Yasna Lara has one of the most sensitive and delicate jobs at Western Health – asking the grieving families of dying or dead patients if they’re willing to donate their loved one’s organs or tissue to people needing transplants.
Ms Lara, a nurse donation specialist, is part of a small team of donor experts based at Western Hospital’s Intensive Care Unit in Footscray.
Her fellow team members – Dr Forbes McGain, a medical donations specialist and Ms Kylie Chalmers, a nurse donation specialist – navigate their way through the emotional turmoil of deeply distressed families, comforting them and helping them consider the difficult issue of organ donation.
“Organ donation isn’t for everyone and that’s fair enough,” Ms Lara said. “Our role is to support patients and their families no matter what decision they make.”
The number of families nationwide providing consent for organ and tissue donation has risen steadily since 2009 when the national Organ and Tissue Authority was established to increase public awareness about organ donation and lift the rate of families consenting to the procedure.
Ms Lara has witnessed the change in public attitudes first-hand. When she started her job more than 10 years ago, the number of donor patients at the hospital was about one per year.
In 2013 five patients at the hospital became donor patients. The number fluctuates each year, depending on whether a donor’s organs are suitable for transplant or whether a recipient patient is available and can be matched.
When a patient at the hospital is dying or has died, the treating doctor introduces the patient’s family to the donation specialist team. Ms Lara said most families are interested in the idea of organ and tissue donation.

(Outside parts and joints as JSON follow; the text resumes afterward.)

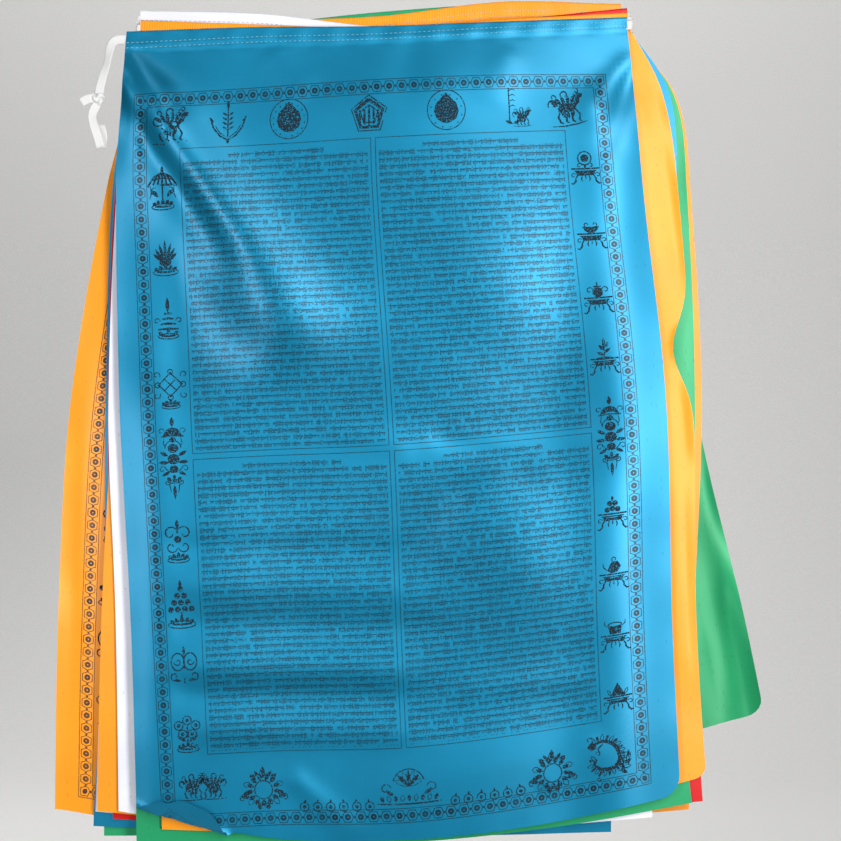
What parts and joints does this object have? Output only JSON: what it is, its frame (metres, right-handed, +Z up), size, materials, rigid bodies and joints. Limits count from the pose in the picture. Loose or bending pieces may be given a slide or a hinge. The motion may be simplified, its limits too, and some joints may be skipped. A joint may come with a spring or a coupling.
{
  "type": "tibetan prayer flag string",
  "caption": "String of large printed prayer flags in blue, yellow, green, red and white, gathered flag on flag and hung from its hemmed top edge, with the tape's tied end at one corner",
  "frame": {"origin": "middle of the stack's top edge, where it is held", "axes": "X along the top edge, +Y from the front flag to the rear one, +Z up"},
  "size_m": [0.6601, 0.0743, 0.7776],
  "materials": {
    "blue_cloth": "satin woven polyester, printed in dark ink",
    "yellow_cloth": "satin woven polyester, printed in dark ink",
    "green_cloth": "satin woven polyester, printed in dark ink",
    "red_cloth": "satin woven polyester, printed in dark ink",
    "white_cloth": "satin woven polyester, printed in dark ink",
    "cotton_tape": "matt white woven tape"
  },
  "bodies": {
    "root": {"flag_blue_1": "blue_cloth", "flag_yellow_1": "yellow_cloth", "flag_green_1": "green_cloth", "flag_red_1": "red_cloth", "flag_white_1": "white_cloth", "flag_blue_2": "blue_cloth", "flag_yellow_2": "yellow_cloth", "flag_green_2": "green_cloth", "flag_red_2": "red_cloth", "flag_white_2": "white_cloth", "flag_blue_3": "blue_cloth", "flag_yellow_3": "yellow_cloth", "flag_green_3": "green_cloth", "flag_red_3": "red_cloth", "flag_white_3": "white_cloth", "flag_blue_4": "blue_cloth", "flag_yellow_4": "yellow_cloth", "flag_green_4": "green_cloth", "flag_red_4": "red_cloth", "flag_white_4": "white_cloth", "tape_loop_01": "cotton_tape", "tape_loop_02": "cotton_tape", "tape_loop_03": "cotton_tape", "tape_loop_04": "cotton_tape", "tape_loop_05": "cotton_tape", "tape_loop_06": "cotton_tape", "tape_loop_07": "cotton_tape", "tape_loop_08": "cotton_tape", "tape_loop_09": "cotton_tape", "tape_loop_10": "cotton_tape", "tape_loop_11": "cotton_tape", "tape_loop_12": "cotton_tape", "tape_loop_13": "cotton_tape", "tape_loop_14": "cotton_tape", "tape_loop_15": "cotton_tape", "tape_loop_16": "cotton_tape", "tape_loop_17": "cotton_tape", "tape_loop_18": "cotton_tape", "tape_loop_19": "cotton_tape", "tie_upper": "cotton_tape", "tie_knot": "cotton_tape", "tie_end": "cotton_tape", "tie_tail": "cotton_tape"}
  },
  "joints": []
}
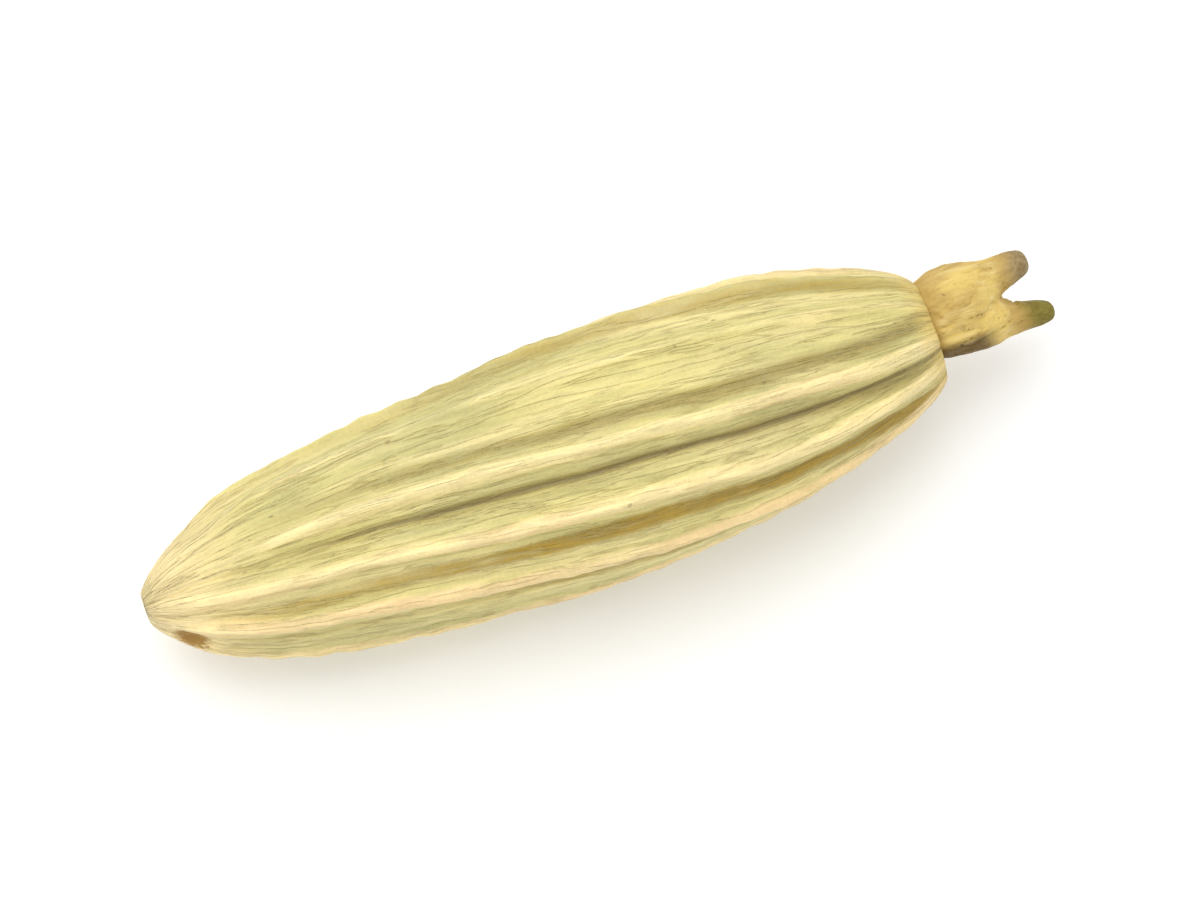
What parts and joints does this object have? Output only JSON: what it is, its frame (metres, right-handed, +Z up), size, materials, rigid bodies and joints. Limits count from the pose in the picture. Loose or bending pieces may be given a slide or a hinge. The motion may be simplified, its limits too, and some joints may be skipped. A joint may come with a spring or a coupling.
{
  "type": "fennel seed",
  "caption": "Whole dried fennel seed lying on its side: a plump ribbed spindle with wide furrows, a blunt base and a tan lobed tip that ends in short forked styles.",
  "frame": {"origin": "on the surface the seed lies on, under the middle of its bounding box", "axes": "+X along the seed towards its styles, +Y to the side, +Z up"},
  "size_m": [0.0098, 0.0026, 0.0025],
  "materials": {
    "fennel_skin": "dry skin with a low sheen: cream ribs, grey-olive furrows, tan tip, dark style ends"
  },
  "bodies": {
    "root": {"fennel_fruit": "fennel_skin"}
  },
  "joints": []
}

“When we approach families to talk with them you can often see the difference between those who’ve discussed the issue of organ donation and know their loved ones wishes and those who haven’t.

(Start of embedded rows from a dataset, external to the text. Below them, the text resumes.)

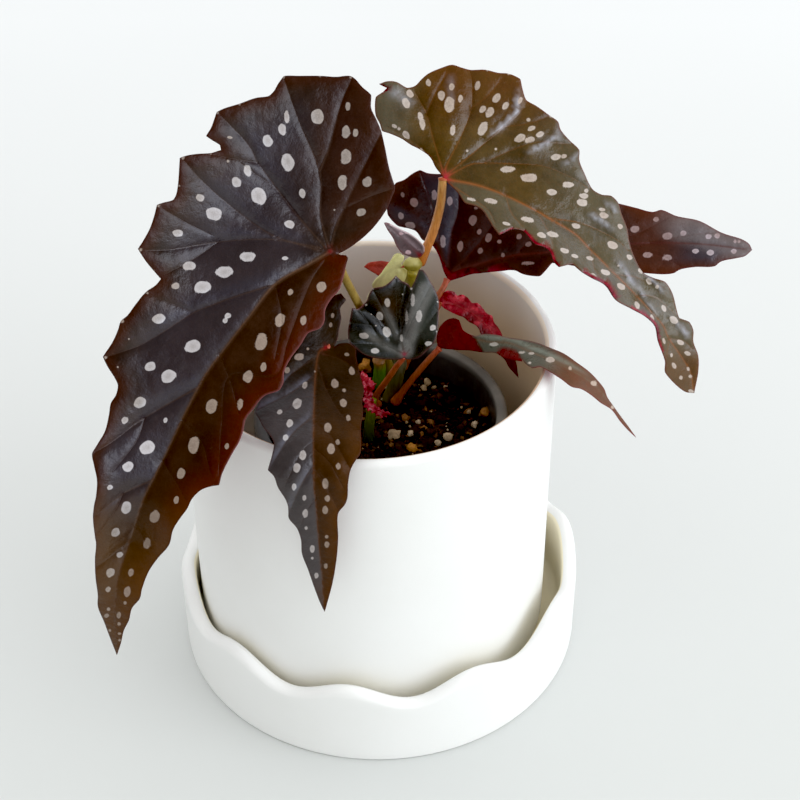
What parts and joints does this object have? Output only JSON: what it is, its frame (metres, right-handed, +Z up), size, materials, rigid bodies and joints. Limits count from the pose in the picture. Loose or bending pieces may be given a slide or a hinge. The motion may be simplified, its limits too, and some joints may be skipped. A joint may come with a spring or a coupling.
{
  "type": "potted begonia",
  "caption": "Spotted begonia in a black nursery pot set in a straight white ceramic pot, standing on a ceramic saucer with a wavy rim.",
  "frame": {"origin": "on the white pot's axis, on the surface that the saucer stands on", "axes": "+Z up, +X to the right of a viewer in front, +Y away from that viewer; the largest leaf hangs to the left and front, the saucer's underside is in the plane z = 0"},
  "size_m": [0.2193, 0.149, 0.2257],
  "materials": {
    "saucer_ceramic": "matte",
    "pot_ceramic": "matte",
    "nursery_plastic": "satin",
    "soil": "matte",
    "stem": "satin",
    "green_shoot": "satin",
    "stipule": "satin",
    "petiole_orange": "satin",
    "petiole_olive": "satin",
    "leaf_dark": "satin",
    "leaf_olive": "satin",
    "leaf_green_black": "satin",
    "leaf_red": "satin"
  },
  "bodies": {
    "root": {"saucer": "saucer_ceramic", "outer_pot": "pot_ceramic", "nursery_pot": "nursery_plastic", "potting_soil": "soil", "main_stem": "stem", "side_stem": "green_shoot", "stipule_large": "stipule", "stipule_hood": "stipule", "leaf_left": "leaf_dark", "leaf_right_upper": "leaf_olive", "leaf_rear": "leaf_dark", "leaf_centre": "leaf_green_black", "leaf_front": "leaf_dark", "leaf_right_lower": "leaf_olive", "leaf_inner": "leaf_red", "leaf_back": "leaf_red", "leaf_young": "leaf_dark", "leaf_bud": "leaf_red", "petiole_left": "petiole_olive", "petiole_right_upper": "petiole_orange", "petiole_rear": "petiole_orange", "petiole_centre": "petiole_orange", "petiole_front": "petiole_orange", "petiole_right_lower": "petiole_orange", "petiole_inner": "petiole_orange"}
  },
  "joints": []
}
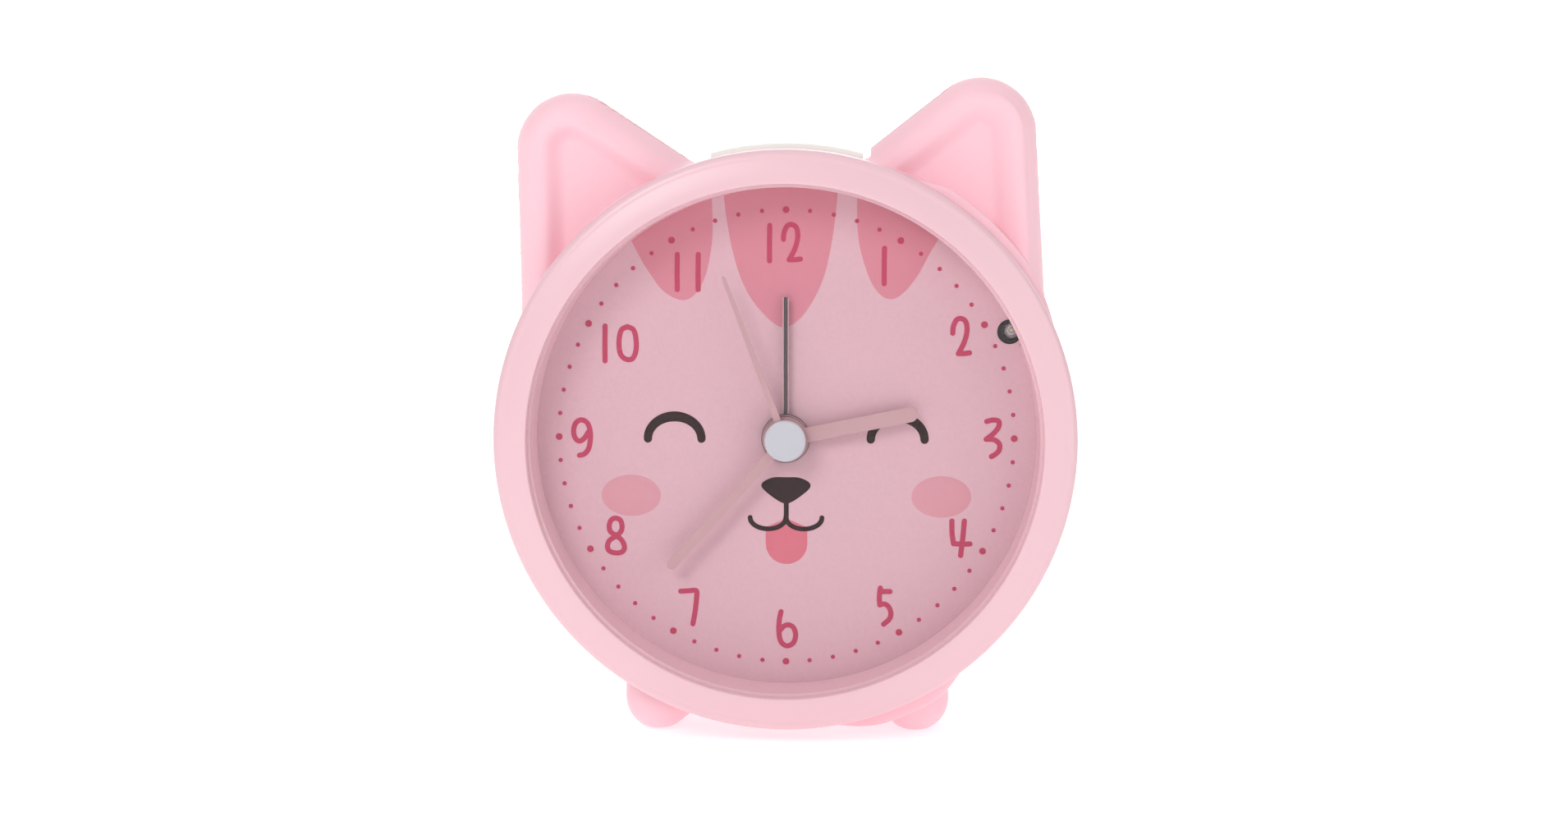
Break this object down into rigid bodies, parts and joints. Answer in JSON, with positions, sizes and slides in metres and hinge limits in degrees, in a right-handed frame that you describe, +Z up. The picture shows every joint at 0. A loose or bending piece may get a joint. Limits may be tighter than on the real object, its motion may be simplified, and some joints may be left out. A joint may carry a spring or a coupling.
{
  "type": "alarm clock",
  "caption": "Round desk alarm clock with a soft cat-eared sleeve, ball feet, printed cat-face dial, hands, night light, snooze bar, quartz movement and battery bay.",
  "frame": {"origin": "on the table under the middle of the clock, at the bottom centre of its bounding box", "axes": "+Z up, the dial faces -Y, +X to the viewer's right when looking at the dial"},
  "size_m": [0.116, 0.0432, 0.1329],
  "materials": {
    "bezel_plastic": "moulded, satin gloss",
    "clear_acrylic": "clear polished",
    "dial_card": "printed card",
    "inner_plastic": "moulded",
    "shell_plastic": "moulded, fine grain",
    "knob_plastic": "moulded",
    "black_plastic": "moulded",
    "silicone": "soft matte silicone",
    "bar_plastic": "milky, frosted",
    "circuit_laminate": "solder mask",
    "clear_epoxy": "clear moulded",
    "tinned_steel": "tinned",
    "red_insulation": "extruded",
    "black_insulation": "extruded",
    "screw_steel": "zinc plated",
    "movement_plastic": "moulded",
    "copper_wire": "enamelled copper, stood in for by brass",
    "stator_iron": "stamped",
    "magnet": "sintered",
    "gear_plastic": "moulded acetal",
    "hand_plastic": "pale translucent",
    "alarm_hand_paint": "dark printed",
    "cap_plastic": "gloss",
    "cell_wrap": "shrink sleeve"
  },
  "bodies": {
    "case": {"alarm_switch_body": "black_plastic", "battery_cell": "cell_wrap", "battery_contact": "tinned_steel", "battery_spring": "tinned_steel", "battery_wire_black": "black_insulation", "battery_wire_red": "red_insulation", "bezel": "bezel_plastic", "buzzer": "black_plastic", "buzzer_wires": "black_insulation", "case_screws": "screw_steel", "chip": "black_plastic", "circuit_board": "circuit_laminate", "coil_bobbin": "inner_plastic", "coil_core": "stator_iron", "coil_winding": "copper_wire", "dial": "dial_card", "dial_carrier": "inner_plastic", "led": "clear_epoxy", "led_leads": "tinned_steel", "led_wire_black": "black_insulation", "led_wire_red": "red_insulation", "lens": "clear_acrylic", "light_board": "circuit_laminate", "movement_front_plate": "movement_plastic", "movement_housing": "movement_plastic", "movement_mid_plate": "movement_plastic", "movement_screws": "screw_steel", "movement_wire_black": "black_insulation", "movement_wire_red": "red_insulation", "quartz_crystal": "tinned_steel", "rear_shell": "shell_plastic", "sleeve": "silicone", "snooze_switch": "black_plastic", "stator": "stator_iron", "switch_wires": "black_insulation"},
    "second_hand": {"second_hand": "hand_plastic", "hand_cap": "cap_plastic", "second_wheel": "gear_plastic"},
    "fifth_wheel": {"fifth_wheel": "gear_plastic"},
    "rotor": {"rotor_pinion": "gear_plastic", "rotor_magnet": "magnet"},
    "third_wheel": {"third_wheel": "gear_plastic"},
    "centre_wheel": {"centre_wheel": "gear_plastic"},
    "minute_hand": {"minute_hand": "hand_plastic", "cannon_pinion": "gear_plastic"},
    "hour_hand": {"hour_hand": "hand_plastic", "hour_wheel": "gear_plastic"},
    "time_setting": {"minute_wheel": "gear_plastic", "time_knob": "knob_plastic"},
    "alarm_hand": {"alarm_hand": "alarm_hand_paint", "alarm_wheel": "gear_plastic"},
    "alarm_setting": {"alarm_pinion": "gear_plastic", "alarm_knob": "knob_plastic"},
    "alarm_switch": {"alarm_switch": "knob_plastic"},
    "snooze_bar": {"snooze_bar": "bar_plastic"},
    "switch_plunger": {"switch_plunger": "knob_plastic"},
    "battery_door": {"battery_door": "shell_plastic"}
  },
  "joints": [
    {"name": "second_hand_spin", "type": "hinge", "parent": "case", "child": "second_hand", "pos_m": [0, -0.00965, 0.0608], "axis": [0, 1, 0], "continuous": true},
    {"name": "fifth_wheel_spin", "type": "hinge", "parent": "case", "child": "fifth_wheel", "pos_m": [0.00525, 0.00235, 0.06989], "axis": [0, 1, 0], "continuous": true},
    {"name": "rotor_spin", "type": "hinge", "parent": "case", "child": "rotor", "pos_m": [0.01411, 0.00435, 0.07146], "axis": [0, 1, 0], "continuous": true},
    {"name": "third_wheel_spin", "type": "hinge", "parent": "case", "child": "third_wheel", "pos_m": [-0.00883, 0.00035, 0.0659], "axis": [0, 1, 0], "continuous": true},
    {"name": "centre_wheel_spin", "type": "hinge", "parent": "case", "child": "centre_wheel", "pos_m": [0, -0.00065, 0.0608], "axis": [0, 1, 0], "continuous": true},
    {"name": "minute_hand_spin", "type": "hinge", "parent": "case", "child": "minute_hand", "pos_m": [0, -0.00965, 0.0608], "axis": [0, 1, 0], "continuous": true},
    {"name": "hour_hand_spin", "type": "hinge", "parent": "case", "child": "hour_hand", "pos_m": [0, -0.00965, 0.0608], "axis": [0, 1, 0], "continuous": true},
    {"name": "time_knob_spin", "type": "hinge", "parent": "case", "child": "time_setting", "pos_m": [0.01299, -0.00165, 0.0533], "axis": [0, 1, 0], "continuous": true},
    {"name": "alarm_hand_spin", "type": "hinge", "parent": "case", "child": "alarm_hand", "pos_m": [0, -0.00965, 0.0608], "axis": [0, 1, 0], "continuous": true},
    {"name": "alarm_knob_spin", "type": "hinge", "parent": "case", "child": "alarm_setting", "pos_m": [-0.01299, -0.00165, 0.0533], "axis": [0, 1, 0], "continuous": true},
    {"name": "alarm_switch_slide", "type": "slide", "parent": "case", "child": "alarm_switch", "axis": [1, 0, 0], "range_m": [0, 0.004]},
    {"name": "snooze_press", "type": "slide", "parent": "case", "child": "snooze_bar", "axis": [0, 0, -1], "range_m": [0, 0.0005], "stiffness_N_per_m": 2000, "springref_m": -0.0004},
    {"name": "plunger_press", "type": "slide", "parent": "case", "child": "switch_plunger", "axis": [0, 0, -1], "range_m": [0, 0.0005]},
    {"name": "battery_door_lift", "type": "slide", "parent": "case", "child": "battery_door", "axis": [0, 1, 0], "range_m": [0, 0.02]}
  ],
  "couplings": [
    {"joint": "fifth_wheel_spin", "follows": "second_hand_spin", "ratio": -6},
    {"joint": "rotor_spin", "follows": "second_hand_spin", "ratio": 30},
    {"joint": "third_wheel_spin", "follows": "second_hand_spin", "ratio": -0.13333},
    {"joint": "centre_wheel_spin", "follows": "second_hand_spin", "ratio": 0.016667},
    {"joint": "time_knob_spin", "follows": "minute_hand_spin", "ratio": -0.33333},
    {"joint": "hour_hand_spin", "follows": "minute_hand_spin", "ratio": 0.083333},
    {"joint": "alarm_knob_spin", "follows": "alarm_hand_spin", "ratio": -3},
    {"joint": "plunger_press", "follows": "snooze_press", "ratio": 1}
  ]
}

“Families who’ve already discussed it feel a lot more confident about making a decision, while families who haven’t previously discussed it find it harder to make that decision.”
Ms Lara said the discussions sometimes help families in their grieving process. “For families who have talked about organ and tissue donation it can be a very positive thing to discuss – to have something good come out of something so sad. We’ve had families say that to us.
“It’s an amazing thing for people to think of other families and how they might be able to help them when they’re going through such a hard time themselves.”
Hearts, kidneys, lungs and livers are the most common organs donated for transplants. Eyes, bone and heart values are the most commonly donated tissues.
If a family consents to organ and tissue donation Ms Lara’s team then links the patient and the families to the medical staff who organise for the transplant process to occur.
The donor specialist team also provides information, case reviews and updates to all the medical staff in the hospital’s departments who may have worked with the patient. It also passes on information about the transplant results to the staff involved and to patients’ families if they wish to receive such information.
The information comes from the DonateLife Network, the national agency of hospital-based medical specialists that coordinates organ and tissue transplants. To meet privacy concerns the information does not identify the transplant recipient.
“We support the families and the staff involved in the process, from the treating teams in emergency, in intensive care and the theatre staff,” Ms Lara said. “We’re involved from the beginning to the end of the process.
“Organ donation can be a very emotional experience for everyone involved. So it’s good for people to know the end result, to know that a person’s lungs went to a young person who is now recovering well or a person’s kidneys went to a middle-aged man who is now off dialysis.”
Ms Lara says families are often surprised to learn that older patients can become donors and that people who have hip replacement operations are able to donate their old hip for reuse. Instead of being discarded, a patient’s old hipbone can be ground into powder form, sent to a tissue bank and then used in hospitals when patients need bone-grafting surgery.
The specialist team also plays a leading role in educating community groups about the importance of organ and tissue donation and how it can improve or indeed save the lives of severely ill people waiting for transplants. Ms Lara and her colleagues regularly deliver information seminars to men’s groups, young people, ethnic groups and others whom research shows are less likely than others to seek medical help.